Hedman was the 2nd overall pick by the Lightning in the 2009 NHL Entry Draft. Through his first four years in Tampa, he ranged from 20-26 points while averaging 21:44 in time on ice. During the 2012-13 lockout, he played in the Russian KHL for 26 games where he had 22 points. That experience likely served as a turning point for Hedman when he returned to the Lightning as he broke the 0.4 point per game mark for the first time with 20 points in 44 games. It was also during the 2012-13 season that he broke through the mystic 300 games played mark.

It is often said that for defensemen, it takes 300 games played in the NHL for them to learn the game. After that 300 games played mark in 2013, you can see the improvement in Hedman's game as he became the franchise defenseman that was envisioned when he was drafted. Since the 2013-14 season, Hedman has 140 points in 212 games played for 0.66 points per game while averaging 22:44 time on ice. He finished the 2015-16 season with 47 points in 78 games. That point total represents his second highest in his career.

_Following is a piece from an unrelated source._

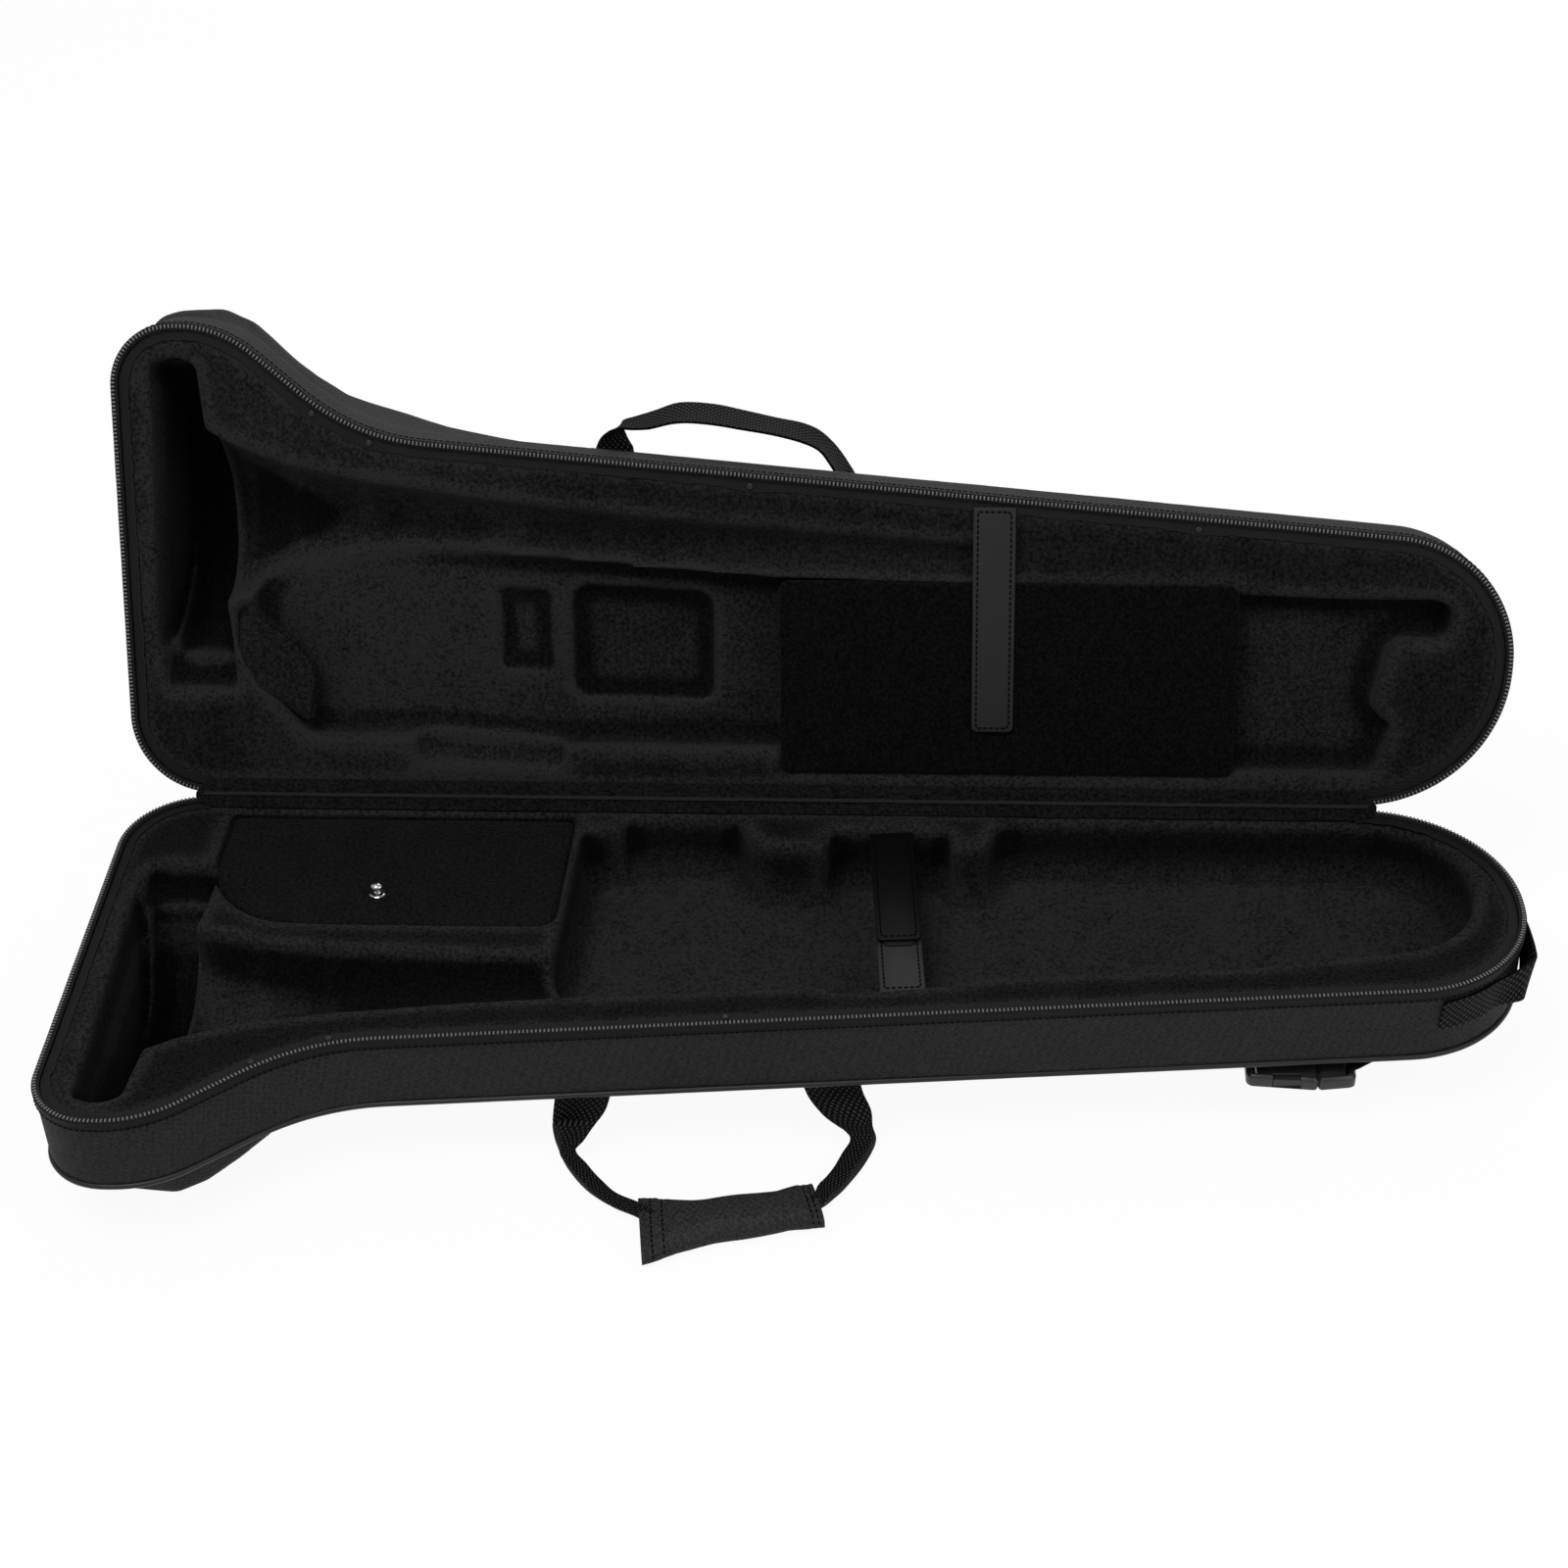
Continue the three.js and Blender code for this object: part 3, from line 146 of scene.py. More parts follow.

While he has not won a Norris Trophy yet, it's clear that Victor Hedman is one of the best all around defensemen in the league. True number one defensemen are extremely hard to find and Steve Yzerman has locked his up for the next nine seasons, counting the one season still left from his previous deal before the contract extension starts. Hedman likely would have commanded more next summer on the free agent market, particularly if he has a Norris caliber season in 2016-17. So why didn't he move on?

At the Bolts Family Carnival this season, I had the opportunity to meet and talk with Hedman for a few minutes. I had my MODO Hockey jersey ready for him to sign and his face lit up when he saw the jersey. He started talking to me about his brothers. He has two older brothers, Johan plays minor-professional hockey in Sweden and the other, Oscar, is currently with MODO Hockey. All of them wear number 41. He said when he started with MODO Hockey, he bumped older brother Oscar from the number and took it for himself. Oscar is back to wearing 41 now with MODO Hockey. Victor though could not take 41 when he came to the Lightning because of goaltender Mike Smith and that's how he ended up wearing 77.

MODO Hockey is based in the small town of Örnsköldsvik, Sweden and has a proud tradition. Örnsköldsvik has a population of less than 30,000 people. To put that in perspective with some central Florida cities, Brandon and Lakeland both have populations of 100,000 people. Temple Terrace and Tarpon Springs have around 25,000 people and Winter Haven has around 33,000 people.

And yet, Örnsköldsvik despite being so small has put a lot of very good hockey players into the NHL. It's produced the likes of Henrik Sedin, Daniel Sedin, Peter Forsberg, Markus Naslund, Niklas Sundstrom, Anders Hedberg, and of course Victor Hedman. For Hedman, it was common to see most of those players around town. His father works part time for MODO. The older players would help out at practices for younger players. Each of those players came up playing junior hockey and eventually pro hockey for MODO. Most of them either came back to play for MODO during a lockout or later in their careers after having stellar NHL careers.

For Hedman, loyalty is something he learned in his hometown. He saw it from what those players did for their home and the next generation of players. So it's no surprise to see him sign a deal that wasn't for the most money so that he could stay where he was drafted, where he loves living, where he can love winning, and where he can hopefully finish his NHL career.